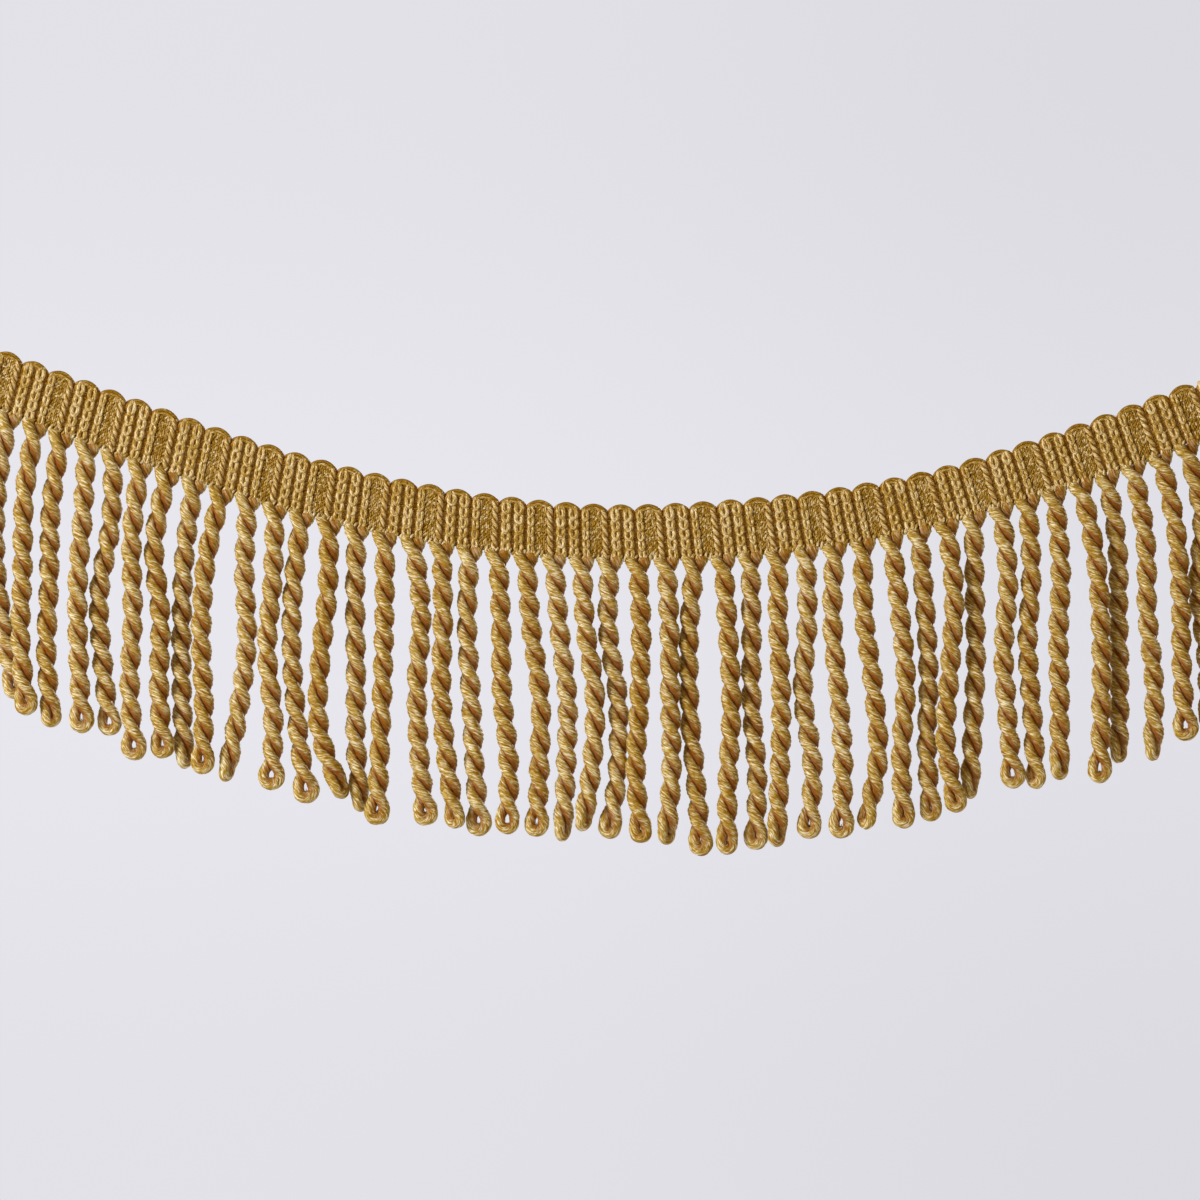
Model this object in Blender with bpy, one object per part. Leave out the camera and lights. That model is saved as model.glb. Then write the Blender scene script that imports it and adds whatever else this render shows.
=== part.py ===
"""Cord fringe trim: a knitted heading with a scalloped top, hung in a swag, and its skirt
of two-ply twisted cords that each end in an eye.

Metres, +Z up. The front faces -Y. The origin is on the heading's flat back, at the middle
of its height where the swag hangs lowest.

Places along the trim are counted in pitches: scallop j of the heading peaks at pitch j,
and a cord hangs below each notch, at pitch j + 0.5.
"""

import bisect
import collections
import math

import bmesh
import bpy
from mathutils import Vector

MM = 0.001  # the two tables are in millimetres
FIRST_PITCH = -1
LAST_PITCH = 45

# The strip that holds the cords' roots, and the gap that parts it from the heading
STRIP_HEIGHT = 0.0013
STRIP_THICKNESS = 0.0020
PARTING = 0.0003

# The heading: its relief is given as depth from the flat back, at steps across one panel
SCALLOP_HEIGHT = 0.0017
TOP_ROUNDING = 0.0012
FOOT_ROUNDING = 0.0008
EDGE_SHARE = 0.55
FLAT_PANEL = (0.0014, 0.0020, 0.0015, 0.0016, 0.0016, 0.0015, 0.0017, 0.0025)
RIBBED_PANEL = (0.0014, 0.0023, 0.0020, 0.0023, 0.0012, 0.0023, 0.0020, 0.0023)

# A cord: two plies side by side, turned about each other
CORD_WIDTH = 0.0046
CORD_THICKNESS = 0.0024
ROOT_WIDTH = 0.0054
ROOT_LENGTH = 0.0022
HALF_TURNS = 10
TWIST_RINGS = 26
EYE_HEIGHT = 0.0084

# The eye at a cord's end: height above its tip as a share of the eye's height, and width
# as a share of the eye's width
EYE_SHAPE = ((1.0, 0.62), (0.68, 1.0), (0.30, 1.0), (0.0, 0.52))

# The swag: the line of the scallops' peaks and the line of the heading's lower edge
Station = collections.namedtuple("Station", "pitch peak_x peak_z foot_x foot_z")
SWAG = (
    (-1, -165.6, 49.4, -169.5, 34.3),
    (2, -145.1, 41.9, -149.2, 26.8),
    (5, -125.1, 34.6, -128.7, 19.1),
    (8, -104.5, 27.3, -107.6, 12.0),
    (11, -84.0, 20.8, -86.7, 5.7),
    (14, -63.4, 15.5, -65.3, 0.3),
    (17, -42.4, 11.4, -43.2, -3.9),
    (20, -21.3, 8.6, -21.3, -6.2),
    (23, -0.3, 7.4, 0.5, -7.3),
    (26, 20.8, 8.2, 22.6, -6.8),
    (29, 41.9, 10.0, 44.2, -4.9),
    (32, 62.9, 13.0, 66.3, -1.8),
    (35, 83.7, 17.4, 87.9, 3.4),
    (38, 104.3, 23.7, 108.9, 9.6),
    (41, 124.5, 30.6, 129.5, 16.1),
    (44, 144.8, 38.2, 150.3, 24.2),
    (46, 158.3, 43.7, 164.1, 29.9),
)

# The cords, from the left. Each sways sideways from its root, by so much a quarter, a half
# and three quarters of the way down and at its tip. It hangs a little forward of the
# heading's middle or behind it, and its eye is turned from the front by an angle.
Cord = collections.namedtuple(
    "Cord", "quarter half three_quarters tip drop forward eye_width eye_degrees"
)
CORDS = (
    (-2.3, -1.8, -2.6, -2.3, 74.1, 0.4, 6.0, 80),
    (-3.1, -3.7, -1.5, 1.8, 73.8, -2.1, 5.8, 12),
    (-2.6, -3.1, -3.6, -1.8, 75.4, 1.6, 6.2, -8),
    (-2.6, -3.1, -3.8, -2.3, 76.2, -0.4, 5.4, 30),
    (-1.1, -2.4, -2.1, -1.1, 74.9, 1.4, 6.6, 8),
    (-0.8, -3.8, -2.8, -0.7, 73.1, -1.2, 6.3, -8),
    (-2.1, -1.8, -2.6, -1.2, 77.0, 1.5, 6.8, 5),
    (-3.4, -1.8, -2.1, -1.0, 74.1, 0.0, 6.4, -5),
    (-2.7, -3.5, -3.4, -2.6, 74.4, -2.8, 6.0, 80),
    (-3.9, -5.2, -4.5, -4.9, 73.6, 1.3, 6.3, 0),
    (-1.0, -0.4, -2.6, -6.2, 73.6, -1.4, 5.4, 84),
    (-0.5, -2.0, -0.4, -1.0, 73.6, 0.6, 7.0, 0),
    (-2.3, -2.6, -1.0, 1.6, 75.1, -0.6, 7.0, 8),
    (-0.4, -2.3, -2.5, 3.9, 72.0, 0.9, 5.8, 66),
    (-0.5, -0.3, -0.3, 1.0, 73.6, -2.4, 5.6, 76),
    (0.0, -0.5, -1.3, -2.1, 75.4, 1.4, 6.7, 4),
    (2.1, 1.0, 1.6, 3.6, 74.1, -0.5, 6.6, 0),
    (0.4, -0.1, 1.3, 3.9, 73.6, 0.9, 5.8, -38),
    (-0.8, 0.2, 1.2, 2.6, 74.4, -0.9, 6.8, 0),
    (0.8, 1.1, 2.8, 2.3, 73.1, 0.7, 6.4, 6),
    (1.3, 3.7, 3.5, 2.6, 73.1, -0.5, 6.5, -6),
    (1.4, 3.5, 3.1, 2.1, 73.8, -1.4, 5.6, 76),
    (0.9, 3.4, 2.6, 0.0, 70.7, 0.9, 5.6, 76),
    (-0.4, 2.1, 2.1, -0.5, 72.3, -1.3, 6.2, 8),
    (0.8, 0.3, -0.6, 1.0, 73.3, 1.5, 6.0, 0),
    (0.8, 1.0, 1.3, -0.3, 73.8, 0.5, 5.6, 60),
    (-1.5, -1.4, 0.3, 1.8, 77.0, -1.6, 6.4, 0),
    (1.3, 2.2, 1.3, 1.0, 77.0, 0.9, 5.8, 12),
    (0.3, 0.3, 1.7, 1.3, 76.4, -1.5, 6.4, -8),
    (0.0, 0.8, 0.4, -0.5, 76.2, 0.9, 5.6, 62),
    (0.3, -0.8, 1.7, 0.5, 75.1, -0.8, 6.5, 0),
    (-0.6, 1.0, 2.2, 1.6, 75.9, 0.5, 6.8, 6),
    (0.3, 2.7, 3.9, 0.3, 74.6, -0.4, 5.8, -58),
    (2.2, 3.8, 2.6, 3.4, 75.7, 0.7, 6.0, 6),
    (1.6, 2.6, 2.2, 3.4, 75.7, -1.8, 5.8, 8),
    (1.9, 0.8, -0.3, 2.9, 75.1, 1.9, 5.8, 0),
    (0.3, 0.6, -0.2, -1.0, 73.6, -1.9, 5.2, 72),
    (1.8, 0.7, 1.7, 3.4, 72.8, 0.7, 6.6, 0),
    (1.0, 0.0, 1.3, 2.3, 75.1, -0.5, 5.8, -48),
    (1.6, 1.1, 1.4, 1.3, 74.9, 0.2, 5.8, 60),
    (3.8, 5.2, 5.3, 4.7, 77.7, 1.8, 6.4, 6),
    (2.9, 3.1, 3.3, 3.1, 74.9, -2.2, 5.6, 70),
    (3.1, 3.6, 5.4, 4.9, 76.7, -0.3, 5.4, 80),
    (3.9, 5.2, 5.5, 6.8, 74.1, 1.2, 6.8, 6),
    (4.1, 3.1, 5.2, 6.0, 73.8, -1.6, 6.0, 30),
    (2.9, 3.4, 4.2, 4.4, 74.9, 0.4, 5.8, 78),
)
SWAY_STATIONS = (0.0, 0.25, 0.5, 0.75, 1.0)
FORWARD_STATIONS = (0.0, 0.22, 1.0)
SLOPE_STEP = 0.01  # share of the drop over which a cord's direction is taken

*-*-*

Please repeat the listing above in full and exactly.

FULL RESPONSE:
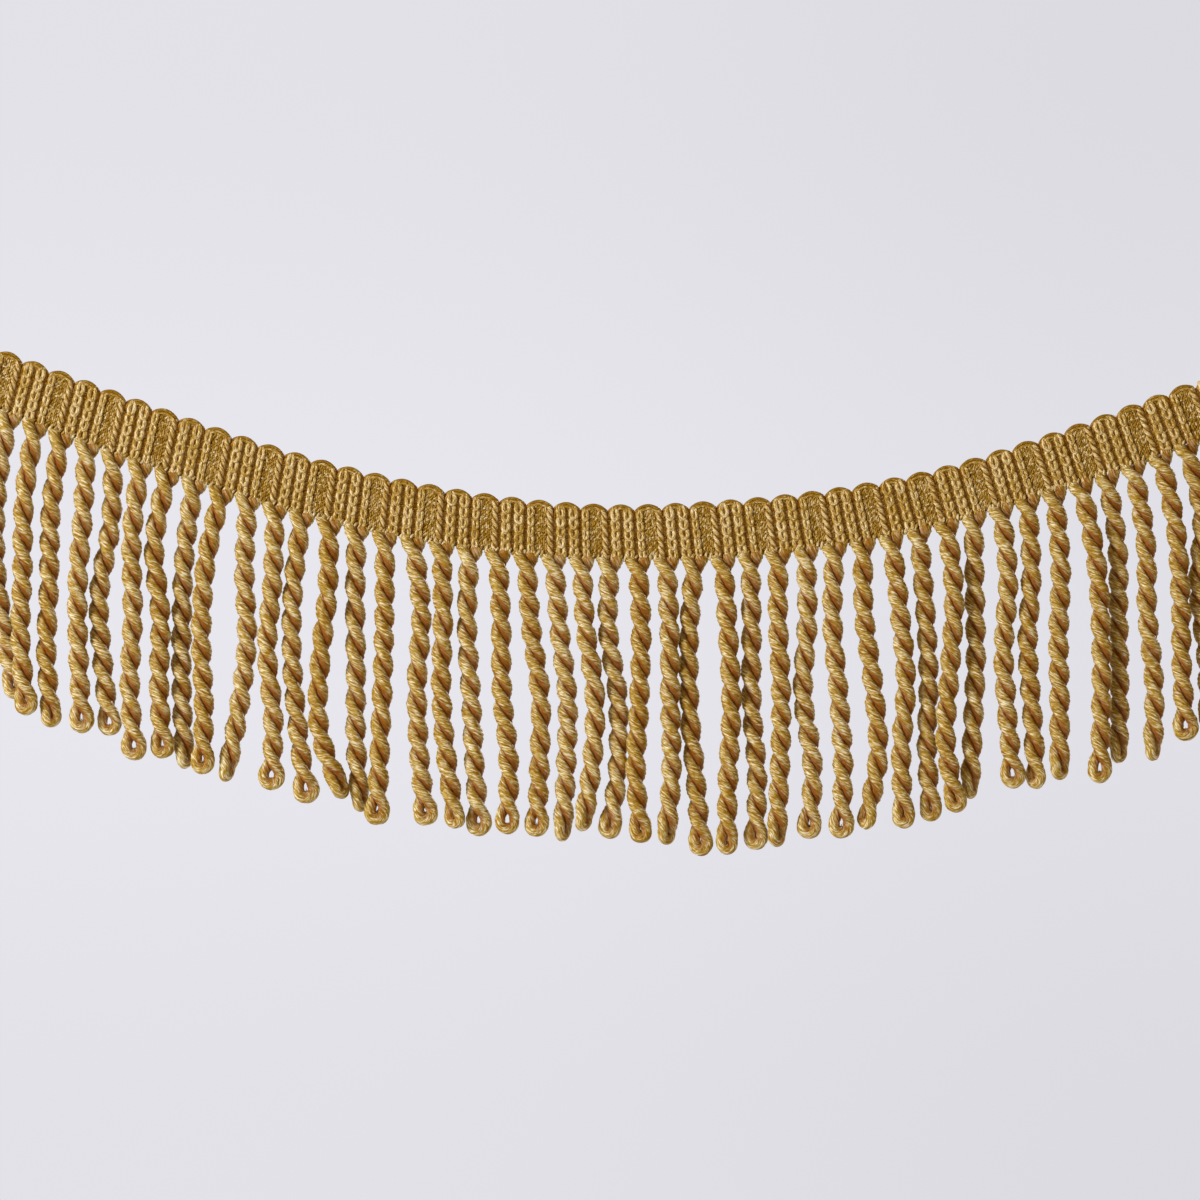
Model this object in Blender with bpy, one object per part. Leave out the camera and lights. That model is saved as model.glb. Then write the Blender scene script that imports it and adds whatever else this render shows.
=== part.py ===
"""Cord fringe trim: a knitted heading with a scalloped top, hung in a swag, and its skirt
of two-ply twisted cords that each end in an eye.

Metres, +Z up. The front faces -Y. The origin is on the heading's flat back, at the middle
of its height where the swag hangs lowest.

Places along the trim are counted in pitches: scallop j of the heading peaks at pitch j,
and a cord hangs below each notch, at pitch j + 0.5.
"""

import bisect
import collections
import math

import bmesh
import bpy
from mathutils import Vector

MM = 0.001  # the two tables are in millimetres
FIRST_PITCH = -1
LAST_PITCH = 45

# The strip that holds the cords' roots, and the gap that parts it from the heading
STRIP_HEIGHT = 0.0013
STRIP_THICKNESS = 0.0020
PARTING = 0.0003

# The heading: its relief is given as depth from the flat back, at steps across one panel
SCALLOP_HEIGHT = 0.0017
TOP_ROUNDING = 0.0012
FOOT_ROUNDING = 0.0008
EDGE_SHARE = 0.55
FLAT_PANEL = (0.0014, 0.0020, 0.0015, 0.0016, 0.0016, 0.0015, 0.0017, 0.0025)
RIBBED_PANEL = (0.0014, 0.0023, 0.0020, 0.0023, 0.0012, 0.0023, 0.0020, 0.0023)

# A cord: two plies side by side, turned about each other
CORD_WIDTH = 0.0046
CORD_THICKNESS = 0.0024
ROOT_WIDTH = 0.0054
ROOT_LENGTH = 0.0022
HALF_TURNS = 10
TWIST_RINGS = 26
EYE_HEIGHT = 0.0084

# The eye at a cord's end: height above its tip as a share of the eye's height, and width
# as a share of the eye's width
EYE_SHAPE = ((1.0, 0.62), (0.68, 1.0), (0.30, 1.0), (0.0, 0.52))

# The swag: the line of the scallops' peaks and the line of the heading's lower edge
Station = collections.namedtuple("Station", "pitch peak_x peak_z foot_x foot_z")
SWAG = (
    (-1, -165.6, 49.4, -169.5, 34.3),
    (2, -145.1, 41.9, -149.2, 26.8),
    (5, -125.1, 34.6, -128.7, 19.1),
    (8, -104.5, 27.3, -107.6, 12.0),
    (11, -84.0, 20.8, -86.7, 5.7),
    (14, -63.4, 15.5, -65.3, 0.3),
    (17, -42.4, 11.4, -43.2, -3.9),
    (20, -21.3, 8.6, -21.3, -6.2),
    (23, -0.3, 7.4, 0.5, -7.3),
    (26, 20.8, 8.2, 22.6, -6.8),
    (29, 41.9, 10.0, 44.2, -4.9),
    (32, 62.9, 13.0, 66.3, -1.8),
    (35, 83.7, 17.4, 87.9, 3.4),
    (38, 104.3, 23.7, 108.9, 9.6),
    (41, 124.5, 30.6, 129.5, 16.1),
    (44, 144.8, 38.2, 150.3, 24.2),
    (46, 158.3, 43.7, 164.1, 29.9),
)

# The cords, from the left. Each sways sideways from its root, by so much a quarter, a half
# and three quarters of the way down and at its tip. It hangs a little forward of the
# heading's middle or behind it, and its eye is turned from the front by an angle.
Cord = collections.namedtuple(
    "Cord", "quarter half three_quarters tip drop forward eye_width eye_degrees"
)
CORDS = (
    (-2.3, -1.8, -2.6, -2.3, 74.1, 0.4, 6.0, 80),
    (-3.1, -3.7, -1.5, 1.8, 73.8, -2.1, 5.8, 12),
    (-2.6, -3.1, -3.6, -1.8, 75.4, 1.6, 6.2, -8),
    (-2.6, -3.1, -3.8, -2.3, 76.2, -0.4, 5.4, 30),
    (-1.1, -2.4, -2.1, -1.1, 74.9, 1.4, 6.6, 8),
    (-0.8, -3.8, -2.8, -0.7, 73.1, -1.2, 6.3, -8),
    (-2.1, -1.8, -2.6, -1.2, 77.0, 1.5, 6.8, 5),
    (-3.4, -1.8, -2.1, -1.0, 74.1, 0.0, 6.4, -5),
    (-2.7, -3.5, -3.4, -2.6, 74.4, -2.8, 6.0, 80),
    (-3.9, -5.2, -4.5, -4.9, 73.6, 1.3, 6.3, 0),
    (-1.0, -0.4, -2.6, -6.2, 73.6, -1.4, 5.4, 84),
    (-0.5, -2.0, -0.4, -1.0, 73.6, 0.6, 7.0, 0),
    (-2.3, -2.6, -1.0, 1.6, 75.1, -0.6, 7.0, 8),
    (-0.4, -2.3, -2.5, 3.9, 72.0, 0.9, 5.8, 66),
    (-0.5, -0.3, -0.3, 1.0, 73.6, -2.4, 5.6, 76),
    (0.0, -0.5, -1.3, -2.1, 75.4, 1.4, 6.7, 4),
    (2.1, 1.0, 1.6, 3.6, 74.1, -0.5, 6.6, 0),
    (0.4, -0.1, 1.3, 3.9, 73.6, 0.9, 5.8, -38),
    (-0.8, 0.2, 1.2, 2.6, 74.4, -0.9, 6.8, 0),
    (0.8, 1.1, 2.8, 2.3, 73.1, 0.7, 6.4, 6),
    (1.3, 3.7, 3.5, 2.6, 73.1, -0.5, 6.5, -6),
    (1.4, 3.5, 3.1, 2.1, 73.8, -1.4, 5.6, 76),
    (0.9, 3.4, 2.6, 0.0, 70.7, 0.9, 5.6, 76),
    (-0.4, 2.1, 2.1, -0.5, 72.3, -1.3, 6.2, 8),
    (0.8, 0.3, -0.6, 1.0, 73.3, 1.5, 6.0, 0),
    (0.8, 1.0, 1.3, -0.3, 73.8, 0.5, 5.6, 60),
    (-1.5, -1.4, 0.3, 1.8, 77.0, -1.6, 6.4, 0),
    (1.3, 2.2, 1.3, 1.0, 77.0, 0.9, 5.8, 12),
    (0.3, 0.3, 1.7, 1.3, 76.4, -1.5, 6.4, -8),
    (0.0, 0.8, 0.4, -0.5, 76.2, 0.9, 5.6, 62),
    (0.3, -0.8, 1.7, 0.5, 75.1, -0.8, 6.5, 0),
    (-0.6, 1.0, 2.2, 1.6, 75.9, 0.5, 6.8, 6),
    (0.3, 2.7, 3.9, 0.3, 74.6, -0.4, 5.8, -58),
    (2.2, 3.8, 2.6, 3.4, 75.7, 0.7, 6.0, 6),
    (1.6, 2.6, 2.2, 3.4, 75.7, -1.8, 5.8, 8),
    (1.9, 0.8, -0.3, 2.9, 75.1, 1.9, 5.8, 0),
    (0.3, 0.6, -0.2, -1.0, 73.6, -1.9, 5.2, 72),
    (1.8, 0.7, 1.7, 3.4, 72.8, 0.7, 6.6, 0),
    (1.0, 0.0, 1.3, 2.3, 75.1, -0.5, 5.8, -48),
    (1.6, 1.1, 1.4, 1.3, 74.9, 0.2, 5.8, 60),
    (3.8, 5.2, 5.3, 4.7, 77.7, 1.8, 6.4, 6),
    (2.9, 3.1, 3.3, 3.1, 74.9, -2.2, 5.6, 70),
    (3.1, 3.6, 5.4, 4.9, 76.7, -0.3, 5.4, 80),
    (3.9, 5.2, 5.5, 6.8, 74.1, 1.2, 6.8, 6),
    (4.1, 3.1, 5.2, 6.0, 73.8, -1.6, 6.0, 30),
    (2.9, 3.4, 4.2, 4.4, 74.9, 0.4, 5.8, 78),
)
SWAY_STATIONS = (0.0, 0.25, 0.5, 0.75, 1.0)
FORWARD_STATIONS = (0.0, 0.22, 1.0)
SLOPE_STEP = 0.01  # share of the drop over which a cord's direction is taken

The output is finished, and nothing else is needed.